# Task brief:
Search the records below for the word "parts" and show every line where it occurs.

# Source material:
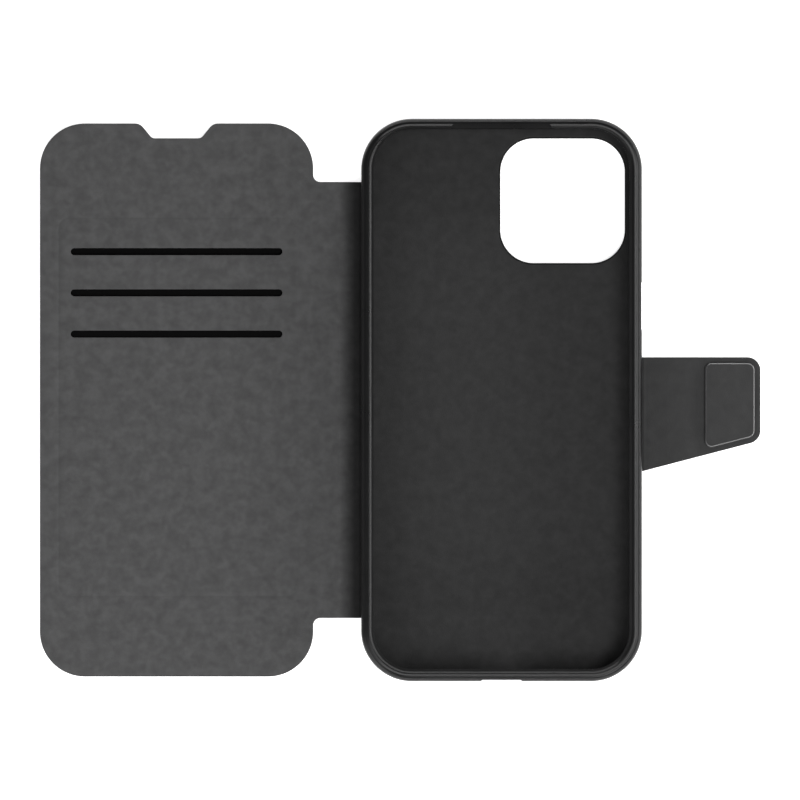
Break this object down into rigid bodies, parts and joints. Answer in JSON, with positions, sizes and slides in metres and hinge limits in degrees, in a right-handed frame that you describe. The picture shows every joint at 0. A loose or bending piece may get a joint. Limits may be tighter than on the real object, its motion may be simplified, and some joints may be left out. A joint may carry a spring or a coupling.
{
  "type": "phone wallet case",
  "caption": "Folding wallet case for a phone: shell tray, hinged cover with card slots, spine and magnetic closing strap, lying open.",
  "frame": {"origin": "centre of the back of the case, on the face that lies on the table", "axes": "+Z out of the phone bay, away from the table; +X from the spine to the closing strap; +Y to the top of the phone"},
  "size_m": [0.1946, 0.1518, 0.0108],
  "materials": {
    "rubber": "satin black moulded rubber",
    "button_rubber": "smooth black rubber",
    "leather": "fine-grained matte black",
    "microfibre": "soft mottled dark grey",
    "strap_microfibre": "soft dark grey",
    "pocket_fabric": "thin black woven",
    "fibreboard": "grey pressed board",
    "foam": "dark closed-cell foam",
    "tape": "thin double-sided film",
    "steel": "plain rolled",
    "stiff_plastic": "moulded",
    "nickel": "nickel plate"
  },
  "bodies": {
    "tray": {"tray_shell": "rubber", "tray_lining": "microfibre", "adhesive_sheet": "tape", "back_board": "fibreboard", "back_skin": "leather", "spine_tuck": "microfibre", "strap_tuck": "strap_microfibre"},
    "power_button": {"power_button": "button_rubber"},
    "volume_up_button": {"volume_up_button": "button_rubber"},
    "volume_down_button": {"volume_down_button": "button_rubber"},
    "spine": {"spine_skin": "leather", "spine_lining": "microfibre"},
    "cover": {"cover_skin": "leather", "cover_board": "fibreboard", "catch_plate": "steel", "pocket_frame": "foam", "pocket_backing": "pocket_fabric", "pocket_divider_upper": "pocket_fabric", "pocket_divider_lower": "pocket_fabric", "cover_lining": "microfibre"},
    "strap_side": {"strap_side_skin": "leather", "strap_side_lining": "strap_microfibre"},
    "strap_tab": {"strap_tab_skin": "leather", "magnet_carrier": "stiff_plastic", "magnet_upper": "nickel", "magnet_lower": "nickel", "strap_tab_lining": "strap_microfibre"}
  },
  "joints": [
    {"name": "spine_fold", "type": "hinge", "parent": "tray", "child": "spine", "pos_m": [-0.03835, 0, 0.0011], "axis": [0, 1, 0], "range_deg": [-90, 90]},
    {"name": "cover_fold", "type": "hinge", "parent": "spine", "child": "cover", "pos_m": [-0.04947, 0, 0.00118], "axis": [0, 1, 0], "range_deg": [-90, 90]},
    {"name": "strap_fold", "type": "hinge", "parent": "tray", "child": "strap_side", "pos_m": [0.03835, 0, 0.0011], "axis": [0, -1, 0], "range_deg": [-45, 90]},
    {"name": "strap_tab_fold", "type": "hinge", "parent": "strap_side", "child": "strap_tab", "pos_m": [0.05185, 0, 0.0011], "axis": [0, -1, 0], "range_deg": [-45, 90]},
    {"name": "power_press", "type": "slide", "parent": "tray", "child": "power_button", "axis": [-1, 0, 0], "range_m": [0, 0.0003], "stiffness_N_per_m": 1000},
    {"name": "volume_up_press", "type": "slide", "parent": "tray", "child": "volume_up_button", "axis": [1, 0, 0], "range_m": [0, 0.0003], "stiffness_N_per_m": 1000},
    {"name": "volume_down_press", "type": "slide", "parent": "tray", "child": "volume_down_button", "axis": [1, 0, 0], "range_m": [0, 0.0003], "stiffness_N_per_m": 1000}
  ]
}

==

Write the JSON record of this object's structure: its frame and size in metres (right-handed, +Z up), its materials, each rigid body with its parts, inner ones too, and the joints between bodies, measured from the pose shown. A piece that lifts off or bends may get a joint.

# Written answer:
Break this object down into rigid bodies, parts and joints. Answer in JSON, with positions, sizes and slides in metres and hinge limits in degrees, in a right-handed frame that you describe. The picture shows every joint at 0. A loose or bending piece may get a joint. Limits may be tighter than on the real object, its motion may be simplified, and some joints may be left out. A joint may carry a spring or a coupling.
Write the JSON record of this object's structure: its frame and size in metres (right-handed, +Z up), its materials, each rigid body with its parts, inner ones too, and the joints between bodies, measured from the pose shown. A piece that lifts off or bends may get a joint.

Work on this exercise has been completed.